**DATA SECTION**:

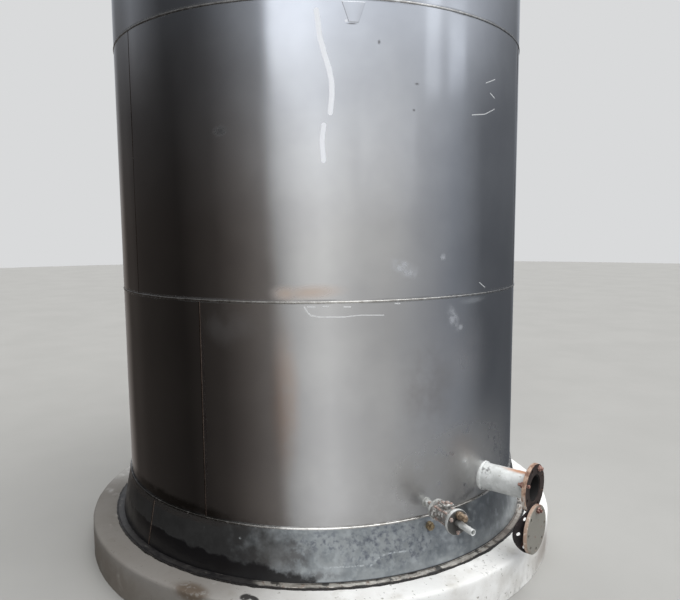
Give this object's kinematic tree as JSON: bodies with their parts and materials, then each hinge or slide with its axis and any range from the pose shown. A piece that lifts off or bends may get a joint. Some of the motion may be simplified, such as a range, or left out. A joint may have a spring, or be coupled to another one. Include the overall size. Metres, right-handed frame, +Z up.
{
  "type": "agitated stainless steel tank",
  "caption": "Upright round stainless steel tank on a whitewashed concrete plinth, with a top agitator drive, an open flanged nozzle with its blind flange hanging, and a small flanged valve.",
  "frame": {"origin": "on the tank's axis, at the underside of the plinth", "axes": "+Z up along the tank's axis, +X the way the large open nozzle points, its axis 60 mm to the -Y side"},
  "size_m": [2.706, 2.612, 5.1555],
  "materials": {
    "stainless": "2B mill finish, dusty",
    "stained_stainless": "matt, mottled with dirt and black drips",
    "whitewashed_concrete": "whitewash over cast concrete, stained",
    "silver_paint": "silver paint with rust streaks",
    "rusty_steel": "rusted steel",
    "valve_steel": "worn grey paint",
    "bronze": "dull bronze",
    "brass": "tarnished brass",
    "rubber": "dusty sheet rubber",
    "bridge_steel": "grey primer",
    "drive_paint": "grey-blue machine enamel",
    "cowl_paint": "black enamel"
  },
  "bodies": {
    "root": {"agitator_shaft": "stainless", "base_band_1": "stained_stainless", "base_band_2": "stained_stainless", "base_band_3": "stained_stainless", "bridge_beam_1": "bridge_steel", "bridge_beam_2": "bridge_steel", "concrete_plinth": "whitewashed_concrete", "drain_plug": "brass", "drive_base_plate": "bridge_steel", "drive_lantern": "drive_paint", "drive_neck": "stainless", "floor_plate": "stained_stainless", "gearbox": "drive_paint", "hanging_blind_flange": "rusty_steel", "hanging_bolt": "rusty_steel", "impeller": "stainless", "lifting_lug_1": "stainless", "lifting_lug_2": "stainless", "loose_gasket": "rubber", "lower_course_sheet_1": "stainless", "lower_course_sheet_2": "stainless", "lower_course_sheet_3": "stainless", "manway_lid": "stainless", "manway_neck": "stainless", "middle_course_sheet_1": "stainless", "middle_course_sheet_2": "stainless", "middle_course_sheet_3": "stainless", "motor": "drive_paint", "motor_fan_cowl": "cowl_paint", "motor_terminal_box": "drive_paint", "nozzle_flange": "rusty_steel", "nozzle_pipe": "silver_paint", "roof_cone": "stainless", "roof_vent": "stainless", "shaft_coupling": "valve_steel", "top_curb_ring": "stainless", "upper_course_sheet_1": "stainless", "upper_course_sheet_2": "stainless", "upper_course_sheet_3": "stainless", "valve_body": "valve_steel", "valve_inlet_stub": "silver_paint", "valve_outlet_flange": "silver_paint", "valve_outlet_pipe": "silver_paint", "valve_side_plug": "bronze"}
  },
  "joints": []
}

**WHAT IS BEING ASKED**: Reproduce the full listing word for word.

**SOLVED PROBLEM**:
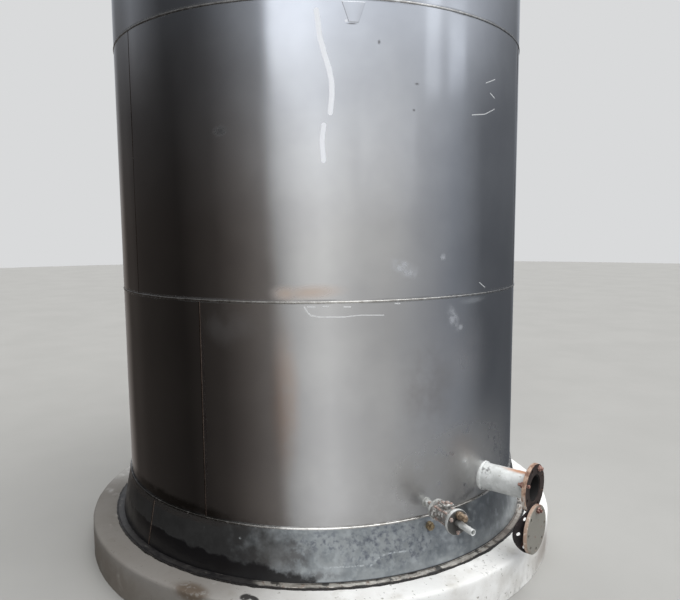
Give this object's kinematic tree as JSON: bodies with their parts and materials, then each hinge or slide with its axis and any range from the pose shown. A piece that lifts off or bends may get a joint. Some of the motion may be simplified, such as a range, or left out. A joint may have a spring, or be coupled to another one. Include the overall size. Metres, right-handed frame, +Z up.
{
  "type": "agitated stainless steel tank",
  "caption": "Upright round stainless steel tank on a whitewashed concrete plinth, with a top agitator drive, an open flanged nozzle with its blind flange hanging, and a small flanged valve.",
  "frame": {"origin": "on the tank's axis, at the underside of the plinth", "axes": "+Z up along the tank's axis, +X the way the large open nozzle points, its axis 60 mm to the -Y side"},
  "size_m": [2.706, 2.612, 5.1555],
  "materials": {
    "stainless": "2B mill finish, dusty",
    "stained_stainless": "matt, mottled with dirt and black drips",
    "whitewashed_concrete": "whitewash over cast concrete, stained",
    "silver_paint": "silver paint with rust streaks",
    "rusty_steel": "rusted steel",
    "valve_steel": "worn grey paint",
    "bronze": "dull bronze",
    "brass": "tarnished brass",
    "rubber": "dusty sheet rubber",
    "bridge_steel": "grey primer",
    "drive_paint": "grey-blue machine enamel",
    "cowl_paint": "black enamel"
  },
  "bodies": {
    "root": {"agitator_shaft": "stainless", "base_band_1": "stained_stainless", "base_band_2": "stained_stainless", "base_band_3": "stained_stainless", "bridge_beam_1": "bridge_steel", "bridge_beam_2": "bridge_steel", "concrete_plinth": "whitewashed_concrete", "drain_plug": "brass", "drive_base_plate": "bridge_steel", "drive_lantern": "drive_paint", "drive_neck": "stainless", "floor_plate": "stained_stainless", "gearbox": "drive_paint", "hanging_blind_flange": "rusty_steel", "hanging_bolt": "rusty_steel", "impeller": "stainless", "lifting_lug_1": "stainless", "lifting_lug_2": "stainless", "loose_gasket": "rubber", "lower_course_sheet_1": "stainless", "lower_course_sheet_2": "stainless", "lower_course_sheet_3": "stainless", "manway_lid": "stainless", "manway_neck": "stainless", "middle_course_sheet_1": "stainless", "middle_course_sheet_2": "stainless", "middle_course_sheet_3": "stainless", "motor": "drive_paint", "motor_fan_cowl": "cowl_paint", "motor_terminal_box": "drive_paint", "nozzle_flange": "rusty_steel", "nozzle_pipe": "silver_paint", "roof_cone": "stainless", "roof_vent": "stainless", "shaft_coupling": "valve_steel", "top_curb_ring": "stainless", "upper_course_sheet_1": "stainless", "upper_course_sheet_2": "stainless", "upper_course_sheet_3": "stainless", "valve_body": "valve_steel", "valve_inlet_stub": "silver_paint", "valve_outlet_flange": "silver_paint", "valve_outlet_pipe": "silver_paint", "valve_side_plug": "bronze"}
  },
  "joints": []
}